Abstract

The article examines the transformation of the historical politics of the Polish People’s Republic in the 1980s. The author proceeds from the position that the commemorative practices of the Polish socialist government experienced significant external influence from the “mnemonic actors” opposed to the state − the Solidarity trade union and the Polish Catholic Church. The purpose of the study is to analyze the transformations of commemorative practices in the conditions of confrontation between the Polish United Workers’ Party and opposition structures. The works of domestic and foreign authors on the problem of research are noted, in which experts analyzed historical politics through the involvement of didactic literature, paid attention to anniversaries and memorable dates of socialist Poland, and also used a semiotic approach. Relying on a wide array of narrative sources, the author traces the structural changes in the historical policy of V. Jaruzelski: the reform of history textbooks, the actualization of previously suppressed historical events, the institutionalization of the academic community of historians under the auspices of the Polish Historical Society. It is noted that the impulse to modify commemorative practices was the spread of alternative versions of the past by the opposition, which contributed to their actualization in the collective memory of Polish society.

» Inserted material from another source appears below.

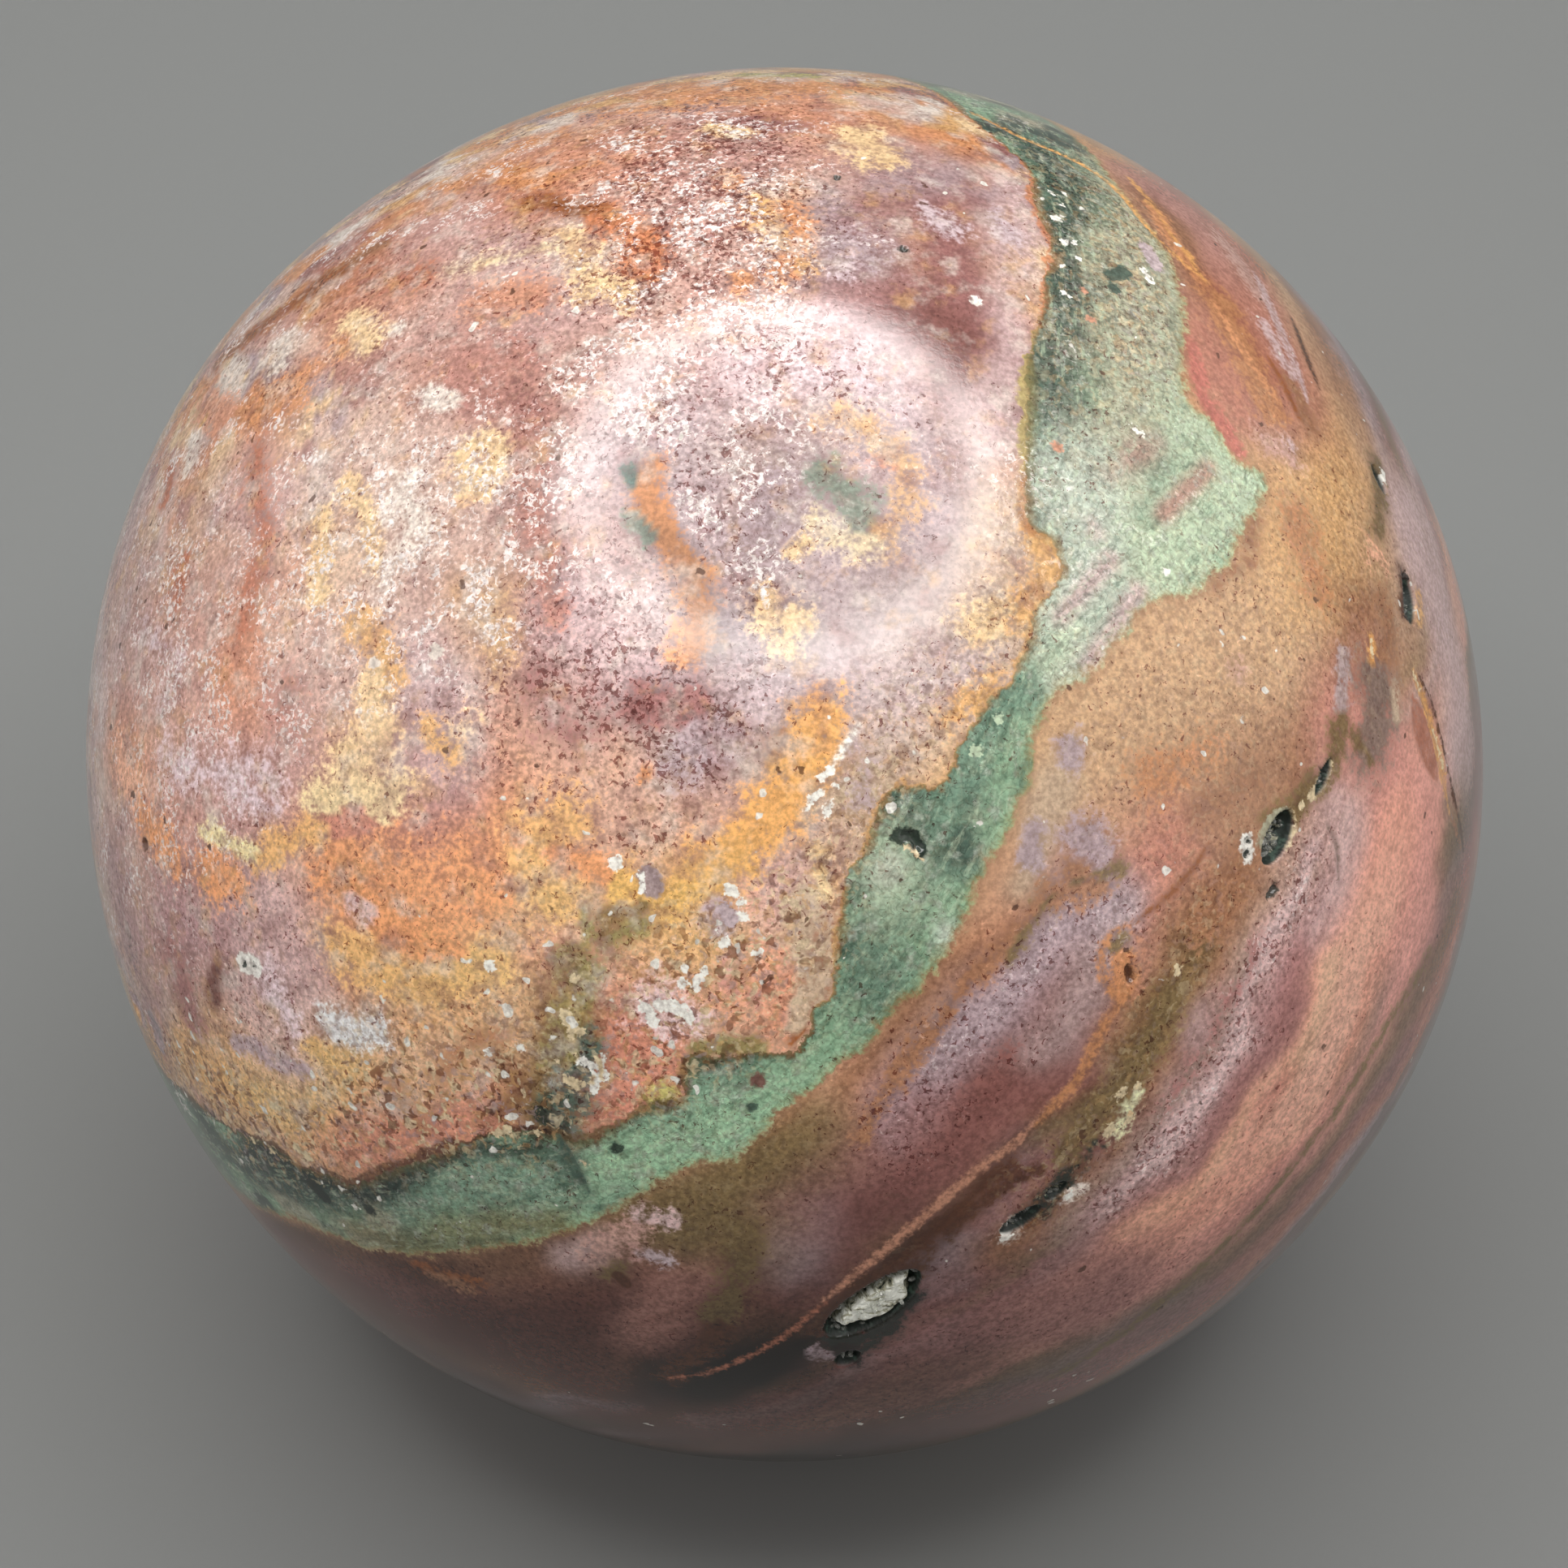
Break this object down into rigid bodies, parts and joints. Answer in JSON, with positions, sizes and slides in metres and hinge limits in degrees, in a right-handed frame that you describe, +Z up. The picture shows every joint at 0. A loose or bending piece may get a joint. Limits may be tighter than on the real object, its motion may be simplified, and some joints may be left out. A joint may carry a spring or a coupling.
{
  "type": "ocean jasper sphere",
  "caption": "Polished ball of ocean jasper with a small flat ground on its underside to rest on and shallow quartz-lined vugs open at its skin.",
  "frame": {"origin": "middle of the flat that the ball rests on", "axes": "+Z up through the ball's middle, -Y towards the side that shows the green ribbon, +X to the right of that side"},
  "size_m": [0.0802, 0.08, 0.0792],
  "materials": {
    "polished_jasper": "polished"
  },
  "bodies": {
    "root": {"jasper_sphere": "polished_jasper"}
  },
  "joints": []
}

The author focuses on the role of the Polish-born Pope John Paul II, whose visit to socialist Poland in 1983 actualized the events related to the Holocaust and the Warsaw Uprising of 1944. It is concluded that the anti-communist forces of the Polish People’s Republic influenced the transformation of the course of historical politics due to the popularity of institutions opposed to the state in the conditions of permanent socio-economic and political upheavals in the country in the 1980s.